Figure 17. Selecting a database in NI-XNET allows for referencing it in an application.
The NI-XNET I/O Control then automatically reads your database file and populates all the signal names. This makes it very easy to choose which signal to use in your application.
Figure 18. The control automatically updates with available signals in the database.
The below image compares the block diagrams for NI-CAN and NI-XNET single point channel/signal write. The read is similar and both drivers' feature examples.
Figure 19. Sending single point data is similar in NI-CAN and NI-XNET.
Waveform Input and Output
Reading and writing waveform data is also similar in NI-CAN and NI-XNET, and each driver features examples for comparison.
Figure 20. Waveform reading and writing is similar in both APIs.
One difference is that NI-XNET uses a default sample rate of 1000. You can easily change the sample rate using a property node.
Figure 21. The resample rate of a waveform can be configured with a property.

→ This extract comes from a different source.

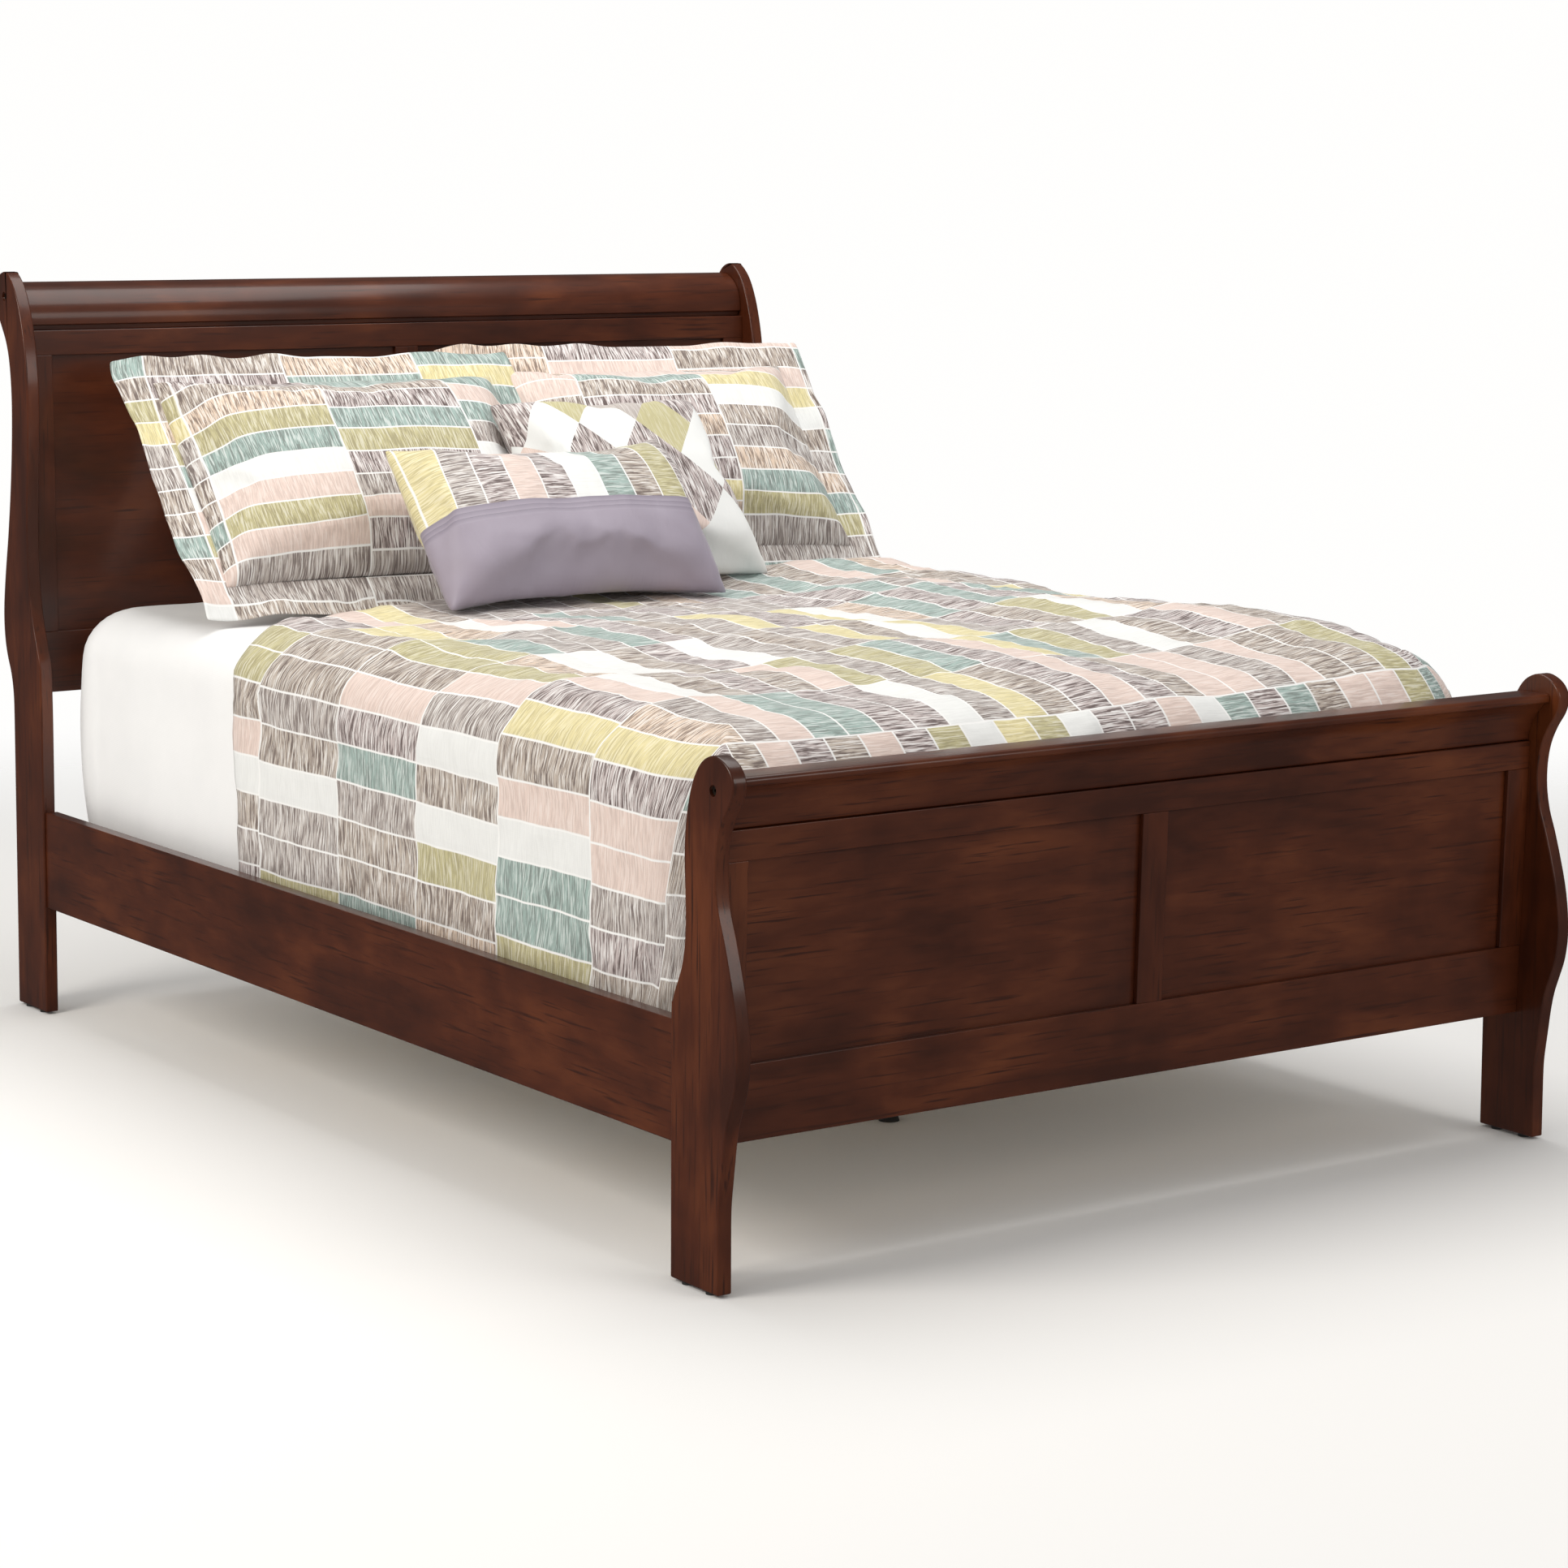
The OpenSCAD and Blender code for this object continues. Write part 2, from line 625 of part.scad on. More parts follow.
// A cushion: thin at its edge and full in the middle. It is built flat, with its lower edge
// on the X axis, its height along +Y and its front up, and then it is leaned back.
module cushion(w, h, t, edge = 8) {
    translate([0, h / 2, 0]) hull() {
        for (x = SIDES, y = SIDES) translate([x * (w / 2 - 14), y * (h / 2 - 14), 0])
            cylinder(r = 14, h = edge, center = true, $fn = 16);
        scale([w * 0.36, h * 0.36, t / 2]) sphere(1, $fn = 28);
    }
}
module leaning(x, y, z, turn, lean) {
    translate([x, head_y - y, z]) rotate([0, 0, turn]) rotate([lean, 0, 0]) children();
}
module sleeping_pillow(side) {
    color("white") leaning(95 + side * 300, 190, sheet_top + 10, 0, 55)
        cushion(pillow_w, pillow_h, pillow_t);
}
module sham_left() {
    color("lightblue") leaning(-262, 440, sheet_top + 8, -4, 45) cushion(sham_w, sham_h, sham_t);
}
module sham_right() {
    color("khaki") leaning(310, 400, sheet_top + 20, -8, 47) cushion(sham_w, sham_h, sham_t);
}
module square_cushion() {
    color("linen") leaning(165, 560, comforter_top + 6, 0, 48)
        cushion(square_w, square_w, square_t);
}
module oblong_cushion() {
    color("mediumpurple") leaning(-75, 668, comforter_top + 6, 0, 48)
        cushion(oblong_w, oblong_h, oblong_t);
}

head_post(-1);  // head_post_left
head_post(1);  // head_post_right
headboard_roll();
color(wood) head_board() board_top_rail(head_frame_h);  // headboard_top_rail
color(wood) head_board() board_bottom_rail(head_frame_h);  // headboard_bottom_rail
color(wood) head_board() board_stile(head_frame_h, -1);  // headboard_stile_left
color(wood) head_board() board_stile(head_frame_h, 1);  // headboard_stile_right
color(wood) head_board() board_centre_stile(head_frame_h);  // headboard_centre_stile
color(wood) head_board() board_panel(head_frame_h, -1);  // headboard_panel_left
color(wood) head_board() board_panel(head_frame_h, 1);  // headboard_panel_right
foot_post(-1);  // foot_post_left
foot_post(1);  // foot_post_right
footboard_cap();
color(wood) foot_board() board_top_rail(foot_frame_h);  // footboard_top_rail
color(wood) foot_board() board_bottom_rail(foot_frame_h);  // footboard_bottom_rail
color(wood) foot_board() board_stile(foot_frame_h, -1);  // footboard_stile_left
color(wood) foot_board() board_stile(foot_frame_h, 1);  // footboard_stile_right
color(wood) foot_board() board_centre_stile(foot_frame_h);  // footboard_centre_stile
color(wood) foot_board() board_panel(foot_frame_h, -1);  // footboard_panel_left
color(wood) foot_board() board_panel(foot_frame_h, 1);  // footboard_panel_right
frame_dowels();
scroll_bolts();
scroll_inserts();
floor_glides();
side_rail(-1);  // side_rail_left
side_rail(1);  // side_rail_right
ledger(-1);  // ledger_left
ledger(1);  // ledger_right
rail_hook_plates();
post_slot_plates();
hook_screws();
slats();
slat_screws();
support_leg(0);  // support_leg_foot
support_leg(1);  // support_leg_middle
support_leg(2);  // support_leg_head
support_inserts();
support_screws();
levelling_foot(0);  // levelling_foot_foot
levelling_foot(1);  // levelling_foot_middle
levelling_foot(2);  // levelling_foot_head
foundation();
mattress();
sheet();
comforter();
sleeping_pillow(-1);  // sleeping_pillow_left
sleeping_pillow(1);  // sleeping_pillow_right
sham_left();
sham_right();
square_cushion();
oblong_cushion();
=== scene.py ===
import math

import bmesh
import bpy
from mathutils import Matrix, Vector, noise


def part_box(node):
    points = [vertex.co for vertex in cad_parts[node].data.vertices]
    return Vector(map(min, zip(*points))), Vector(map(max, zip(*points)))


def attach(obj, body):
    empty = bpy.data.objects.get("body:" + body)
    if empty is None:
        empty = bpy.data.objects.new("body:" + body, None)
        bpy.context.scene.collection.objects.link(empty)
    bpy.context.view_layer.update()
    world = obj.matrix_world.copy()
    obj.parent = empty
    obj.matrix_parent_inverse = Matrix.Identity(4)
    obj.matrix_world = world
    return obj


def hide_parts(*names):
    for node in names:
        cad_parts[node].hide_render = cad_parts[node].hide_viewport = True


# ---------------------------------------------------------------- The room
# The bed stands in a plain studio on a pale floor. The camera stands off the near foot corner, a little
# above the bedding, with a long lens.

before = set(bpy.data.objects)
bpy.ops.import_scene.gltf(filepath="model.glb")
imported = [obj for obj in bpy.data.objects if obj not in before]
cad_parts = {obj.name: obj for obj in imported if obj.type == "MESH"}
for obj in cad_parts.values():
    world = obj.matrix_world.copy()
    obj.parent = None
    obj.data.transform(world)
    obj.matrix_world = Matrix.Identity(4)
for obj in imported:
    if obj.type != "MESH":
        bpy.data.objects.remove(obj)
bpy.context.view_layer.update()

CAMERA_PLACE = Vector((-3.474, -5.154, 1.452))
CAMERA_YAW = 0.6341
CAMERA_DIP = 0.1195
CAMERA_ROLL = 0.0086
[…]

Table 2. This table shows the fundamental differences between NI-CAN and NI-XNET sample rates for CAN communication.
Reading the Database Off the Disk
In NI-CAN, you can use a database directly on the disk. In NI-XNET, you usually manually create an alias to that file so you can use the NI-XNET I/O Control in your application. However, if you are distributing your application or you want to emulate NI-CAN behavior, you can programmatically create a database alias for a file on the disk. To do so, view the Managing Local Databases.vi example located at Hardware Input and Output»CAN»NI-XNET»Advanced.
7. NI-XNET Compatibility Layer Simplifies the Transition
The NI-XNET compatibility layer for NI-CAN greatly simplifies the transition of NI-CAN code to take advantage of next-generation NI-XNET CAN and FlexRay interfaces. Despite minor differences, most NI-CAN applications function with little to no modification on NI-XNET hardware when used with the compatibility layer.